Sellers are not motivated by money alone. They may also have goals designed around business development initiatives—they may need to grow into new markets, emerging industries, or within a particular customer segment. Learn what your partner’s business goals are for the year and craft your To-Partner Marketing messages around their business goals.

Simplify your to-partner value proposition

Much like defining your to-customer value proposition, you must be very clear and concise in your to-partner messaging. Simply put, your to-partner value proposition should read as follows:

Exceed [insert your partner’s KPI] metrics in [insert your partner’s target industry] with [insert your partner’s target customer segment] customers by adding [insert your solution name] to your [insert partner’s product or service offering] sales.

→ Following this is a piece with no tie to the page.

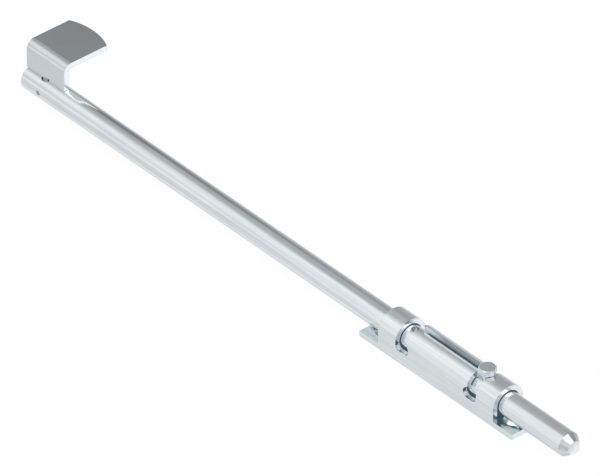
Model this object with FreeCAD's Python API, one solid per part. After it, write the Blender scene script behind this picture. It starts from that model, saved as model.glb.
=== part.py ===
import FreeCAD, Part

# Gate drop bolt: a round rod with a bent flat handle slides in a slotted guide.
# The origin is the middle of the guide's base plate, on its mounting face. X runs
# along the rod to its tip, Z points away from the mounting face, Y is across.
# All sizes are in millimetres.

import math
import os

from FreeCAD import Rotation, Vector

X_AXIS = Vector(1, 0, 0)
Y_AXIS = Vector(0, 1, 0)
Z_AXIS = Vector(0, 0, 1)

# The rod, turned from round bar
rod_radius = 8.0
rod_length = 500.0
tip_taper_length = 5.0
tip_end_radius = 4.5
rear_chamfer = 1.0

# The guide: a base plate with two ears under an arched barrel
base_thickness = 3.8
under_rod_gap = 0.3
bore_clearance = 0.7
barrel_wall = 3.3
barrel_length = 104.0
ear_length = 17.0
bore_foot_fillet = 1.2
guide_edge_break = 0.3

# The guide's H-shaped slot: two slots across, one along the top, four notches
cross_slot_inset = 15.6
cross_slot_width = 9.0
long_slot_side_clearance = 0.3
notch_length = 11.6
notch_height_clearance = 0.5

# The screw holes in the ears
ear_hole_offset = 6.0
ear_hole_radius = 4.5
countersink_radius = 7.0

# The locking screw: a hexagon-head screw that stands in the rod
lock_screw_radius = 3.0
lock_screw_length = 12.0
lock_head_across_flats = 10.0
lock_head_height = 4.0
lock_head_gap = 0.25
lock_head_turn = 0.0
lock_stop_gap = 0.3
lock_to_tip = 77.9
lock_tip_chamfer = 0.6
head_bevel_angle = 30.0
head_rim_share = 0.95

# The second tapped hole for the locking screw, nearer the handle
spare_hole_radius = 2.5
spare_hole_spacing = 65.0

# The handle: one bent flat bar with a tenon that stands in the rod
handle_setback = 17.25
handle_width = 35.5
handle_thickness = 4.0
handle_height = 26.55
handle_inner_bend = 2.0
handle_reach = 35.9
handle_end_sag = 4.0
handle_edge_round = 0.5
foot_gap = 0.05
tenon_width = 6.5
tenon_depth = 11.0
tenon_side_gap = 0.06
tenon_end_gap = 1.0

# The grub screw that clamps the tenon
grub_radius = 2.5
grub_length = 5.0
grub_tip_chamfer = 0.7
grub_socket_across_flats = 2.5
grub_socket_depth = 2.4

# Fits that screws and drilled holes share
thread_gap = 0.05
drill_point_angle = 118.0
hole_end_gap = 0.5
overcut = 5.0
edge_tolerance = 1e-6

# Places that follow from the sizes above
axis_height = base_thickness + under_rod_gap + rod_radius
bore_radius = rod_radius + bore_clearance
barrel_radius = bore_radius + barrel_wall
base_length = barrel_length + 2 * ear_length
ear_hole_x = barrel_length / 2 + ear_hole_offset
slot_outer_edge = barrel_length / 2 - cross_slot_inset
slot_inner_edge = slot_outer_edge - cross_slot_width
notch_height = 2 * (lock_screw_radius + notch_height_clearance)
long_slot_width = 2 * (lock_screw_radius + long_slot_side_clearance)

lock_x = slot_outer_edge - lock_screw_radius - lock_stop_gap
lock_seat = barrel_radius + lock_head_gap
lock_tip = lock_seat - lock_screw_length
spare_hole_x = lock_x - spare_hole_spacing
tip_x = lock_x + lock_to_tip
rear_x = tip_x - rod_length
handle_x = rear_x + handle_setback
tenon_foot = rod_radius - tenon_depth
tenon_hole_radius = math.hypot(handle_thickness, tenon_width) / 2 + tenon_side_gap


def at_axis(x, y, above_axis):
    """A point given by its height above the rod's axis."""
    return Vector(x, y, axis_height + above_axis)


def slab(x_range, y_range, z_range):
    """A block between three pairs of limits."""
    corner = Vector(x_range[0], y_range[0], z_range[0])
    sides = [high - low for low, high in (x_range, y_range, z_range)]
    return Part.makeBox(sides[0], sides[1], sides[2], corner)


def drilled_hole(radius, mouth, direction, depth):
    """The space of a blind hole with a drill's point at its bottom."""
    start = mouth - direction * overcut
    bore = Part.makeCylinder(radius, depth + overcut, start, direction)
    point_height = radius / math.tan(math.radians(drill_point_angle / 2))
    point = Part.makeCone(radius, 0, point_height, mouth + direction * depth, direction)
    return bore.fuse(point)


def hexagon_prism(across_flats, height, start, direction, turn):
    """A hexagon bar from start, with its first corner turned by some degrees."""
    corner_radius = across_flats / math.sqrt(3)
    corners = []
    for index in range(7):
        angle = math.radians(turn + 60 * (index % 6))
        corners.append(Vector(math.cos(angle), math.sin(angle), 0) * corner_radius)
    bar = Part.Face(Part.makePolygon(corners)).extrude(Z_AXIS * height)
    bar.Placement = FreeCAD.Placement(start, Rotation(Z_AXIS, direction))
    return bar


def revolved(profile, origin, direction):
    """A turned piece from points given as distance along the axis and radius."""
    points = [Vector(radius, 0, along) for along, radius in profile]
    outline = Part.makePolygon(points + [points[0]])
    turned = Part.Face(outline).revolve(Vector(0, 0, 0), Z_AXIS, 360)
    turned.Placement = FreeCAD.Placement(origin, Rotation(Z_AXIS, direction))
    return turned


def arch_outline(x, half_width, foot_z, foot_fillet):
    """A wire across the guide: upright sides under a half circle on the rod's axis."""
    crown = axis_height + half_width
    left_top = Vector(x, -half_width, axis_height)
    right_top = Vector(x, half_width, axis_height)
    edges = [Part.Arc(left_top, Vector(x, 0, crown), right_top).toShape()]
    if foot_fillet > 0:
        fold = foot_fillet * (1 - math.sqrt(0.5))
        side_z = foot_z + foot_fillet
        inside = half_width - foot_fillet
        right_side = Vector(x, half_width, side_z)
        right_foot = Vector(x, inside, foot_z)
        left_foot = Vector(x, -inside, foot_z)
        left_side = Vector(x, -half_width, side_z)
        right_mid = Vector(x, half_width - fold, foot_z + fold)
        left_mid = Vector(x, fold - half_width, foot_z + fold)
        edges.append(Part.LineSegment(right_top, right_side).toShape())
        edges.append(Part.Arc(right_side, right_mid, right_foot).toShape())
        edges.append(Part.LineSegment(right_foot, left_foot).toShape())
        edges.append(Part.Arc(left_foot, left_mid, left_side).toShape())
        edges.append(Part.LineSegment(left_side, left_top).toShape())
    else:
        right_foot = Vector(x, half_width, foot_z)
        left_foot = Vector(x, -half_width, foot_z)
        edges.append(Part.LineSegment(right_top, right_foot).toShape())
        edges.append(Part.LineSegment(right_foot, left_foot).toShape())
        edges.append(Part.LineSegment(left_foot, left_top).toShape())
    return Part.Wire(edges)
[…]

In one short sentence, you’ve made your solution relevant to the partner seller’s goals of achieving their key performance indicators, reaching their target industries and customers, and driving more sales of their baseline offering. Using this as your foundational message, you can customize the rest of your communications to your partners—include the details of a sales contest, share use cases describing how other customers have benefited from the joint solution, and share quotes from leading sellers about how the combined solution has helped them increase revenue and achieve sales goals.

Gain the attention of partner sellers

Of course, gaining the attention of busy sellers who are actively focused on closing sales with customers is challenging. Few sellers are going to read a 100-page training manual, and not many are going to go searching for additional products to add to their portfolios when they’ve already established a successful rhythm of business with their clients and baseline product or service offerings. So, your challenge is to get in front of them as often as possible with clear, concise, step-by-step messaging to help them improve their sales efforts.

Here are a few ways you can communicate your solution to your partner’s sellers:

  • 1:1 meetings with partner sellers—Keep meetings short, focused, and on point, leaving with key action items for all partner parties.
  • Partner events—Attend your partner’s events, invite them to join you at yours, and target shared customers to approach together.
  • Awareness emails—Again, sellers are busy, so short, targeted, actionable emails are most likely to resonate and drive the activities you want to achieve through your partner channel.
  • Partner advisory meetings—Invite your partners to help you shape your customer engagement strategy as a great way to gain mindshare and work together to streamline a shared sales model.

Here are some industry-leading tools for communicating with your partner’s sellers:

  • Selling guides with partner incentives included.
  • Sales scripts with buyer persona guidance.
  • Demo videos and guidance about how to share your solution with customers.
  • Short (30-second) training videos that help sellers understand your solution story.
  • Frequently Asked Question (FAQ) documents and recommended answers.
  • Webinars to share solution updates or opportunities at scale.
  • Case studies of customers who have benefited from the joint solution.
  • Proof points developed by industry analysts about how the shared solution can help customers achieve desired benefits.

Remember, in the world of digital media, marketing is an always-on communications requirement. You must have fresh, relevant, actionable content available to customers and partners 24 hours a day, 7 days a week. And excited sellers don’t hurt either!